The extrajudicial killing of Alex Pretti by border agents in Minneapolis underlines that the right not to be shot also extends to those exercising their gun rights. Contrary to the statements and insinuations of Department of Homeland Security Secretary Kristi Noem, FBI Director Kash Patel, Border Patrol Commander Gregory Bovino, White House Deputy Chief of Staff Stephen Miller, and President Trump, lawfully carrying a holstered gun does not give law enforcement – or anyone — the authority or justification to shoot you. And it certainly does not provide an after-the-fact justification to assault you if they discover a holstered gun while beating you up.
Pretti’s killing gives all sides of the gun debate an opportunity to rethink longstanding divisions. Some in the gun violence prevention community have long assumed that all public gun carrying threatens public safety (though perhaps none as extremely as Oklahoma Senator Markwayne Mullin, a supposed “gun rights” supporter, who falsely claimed – based solely on the fact that Pretti was carrying a holstered gun – that he was “a deranged individual who came in to cause massive damage with a loaded pistol.”) But the videos show exactly the opposite of Senator Mullin’s outlandish fabrication: even after being pummeled by a gang of masked men, Pretti never reached for his weapon. While there are documented risks to public gun carrying, especially when unregulated, Pretti shows critics of public gun carrying that some concealed carry holders can be the epitome of responsibility.
Some in the gun rights community can learn from the fact that many avowed-gun rights supporters blame 37-year old Pretti for legally carrying a holstered handgun, even though they applauded Kyle Rittenhouse, who at 17 years old brought an AR-15 assault rifle across state lines to a Black Lives Matter protest in Kenosha, Wisconsin and used it to shoot three people, killing two.
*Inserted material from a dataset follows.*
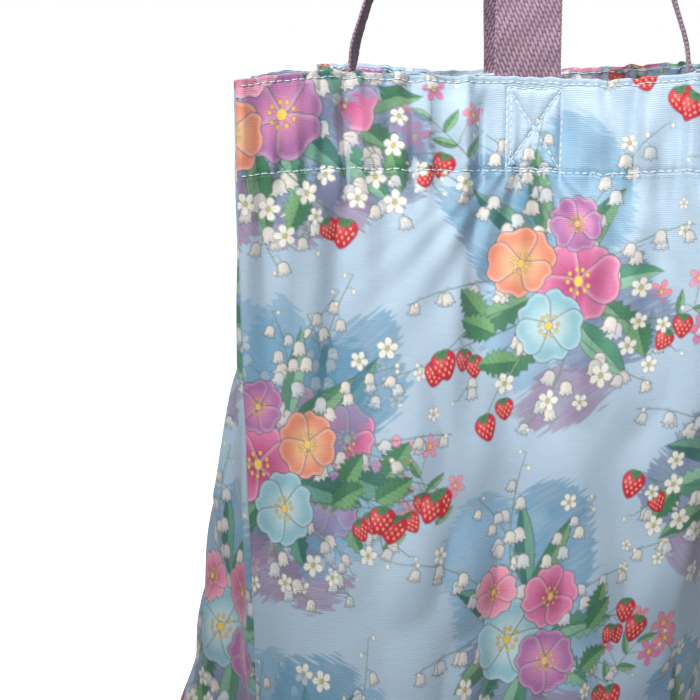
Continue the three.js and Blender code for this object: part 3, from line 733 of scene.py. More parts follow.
# ---------------------------------------------------------------- meshes
def mesh_obj(name, verts, quads, polys, material, uv, colours=None, weave=None):
    """A mesh from vertices in millimetres, quads and further polygons, turned to face outward."""
    verts = np.asarray(verts, np.float64).reshape(-1, 3) * MM
    quads = np.asarray(quads, np.int32).reshape(-1, 4)
    volume = 0.0
    for a, b, c in ((0, 1, 2), (0, 2, 3)):
        normals = np.cross(verts[quads[:, b]], verts[quads[:, c]])
        volume += np.einsum("ij,ij->i", verts[quads[:, a]], normals).sum()
    for poly in polys:
        w = verts[poly]
        volume += (w[0] * np.cross(w[1:-1] - w[0], w[2:] - w[0])).sum()
    if volume < 0:
        quads, polys = quads[:, ::-1], [poly[::-1] for poly in polys]
    loops = np.concatenate([quads.ravel(), np.array([i for q in polys for i in q], np.int32)])
    sizes = np.array([4] * len(quads) + [len(q) for q in polys], np.int32)
    starts = np.concatenate([[0], np.cumsum(sizes)[:-1]]).astype(np.int32)
    mesh = bpy.data.meshes.new(name)
    mesh.vertices.add(len(verts))
    mesh.vertices.foreach_set("co", verts.astype(np.float32).ravel())
    mesh.loops.add(len(loops))
    mesh.loops.foreach_set("vertex_index", loops)
    mesh.polygons.add(len(sizes))
    mesh.polygons.foreach_set("loop_start", starts)
    mesh.polygons.foreach_set("loop_total", sizes)
    mesh.polygons.foreach_set("use_smooth", np.ones(len(sizes), bool))
    mesh.update(calc_edges=True)
    layer = mesh.uv_layers.new(name="cloth")
    layer.data.foreach_set("uv", uv.reshape(-1, 2).astype(np.float32)[loops].ravel())
    if colours is not None:
        rgba = np.ones((len(verts), 4), np.float32)
        rgba[:, :3] = colours
        layer = mesh.color_attributes.new("print", "FLOAT_COLOR", "POINT")
        layer.data.foreach_set("color", rgba.ravel())
    if weave is not None:
        layer = mesh.attributes.new("weave", "FLOAT", "POINT")
        layer.data.foreach_set("value", weave.astype(np.float32).ravel())
    mesh.validate()
    mesh.materials.append(material)
    obj = bpy.data.objects.new(name, mesh)
    bpy.context.scene.collection.objects.link(obj)
    return obj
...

That double standard should inform gun rights supporters that many of their political allies view the right to keep and bear arms not as a foundational Constitutional right, but as political spoils, intended for “me and mine, not thee and thine.”
Most Americans can unite around the obvious principle that people’s legal and constitutional rights must be respected, regardless of whether one agrees with a person’s politics.
There is more potential for uniting around the foundational notions of the Second Amendment. Some gun rights advocates have dismissed the significance of the original vision of James Madison and the Framers, who intended the Second Amendment as a bulwark to enable “well-regulated militia” (today’s national guard) to protect “a free State” against a tyrannical federal government. While that founding principle has seemed arcane for most of U.S. history, it has relevance today, with Minnesota Governor Tim Walz calling out the National Guard, and California Governor Gavin Newsom and other states fighting President Trump’s effort to federalize it.
Similarly, many gun violence prevention supporters have discounted the notion that private gun carrying could be a rational response to the dangers of an overreaching federal government. But more progressives are reportedly buying guns out of fear since President Trump’s election, and I know of progressives recently buying guns after the killing of Good and Pretti.
Americans can also unite around the importance of protecting the exercise of our First Amendment rights to protest, assemble, witness and record what government agents do in public spaces. While Pretti’s holstered and untouched gun did not place the officers who killed him at risk – certainly not after they disarmed him — Pretti did wield a device that posed a grave threat to them – and to ICE’s tactics across the country: a cell phone camera.
Given how counter-factual the “official” accounts of Pretti’s (and Good’s) shootings were when videotapes showed they were fabrications, it is horrifying to imagine how untrue other Administration accounts may be when there is no video showing the truth. Cell phones have documented ICE officers assaulting people, separating families, and killing Americans, and have exposed the Trump Administration’s wildly false narratives of Pretti and Good as “domestic terrorists” who attacked law enforcement. Without citizen witnesses, the government’s falsehoods would be widely accepted.
Likely for that reason, the Trump Administration has equated witnessing and filming ICE operations with unlawfully “impeding” law enforcement, even though the First Amendment protects filming government activities in public places. Then-CBP Commander Greg Bovino went further, claiming that Pretti’s death was a “consequence” of his “choices,” not-so-subtly suggesting that filming ICE or coming to the aid of people they assault, as Pretti did, can get you killed.
Americans can come together to agree that the threat or use of violence should not be used to silence those who document the truth about what is being done in their communities, whether that violence comes from civilians or government agents.
These are scary times. But they provide an opportunity for people to come together to fight for foundational rights and values – including the most fundamental of all – the right to live.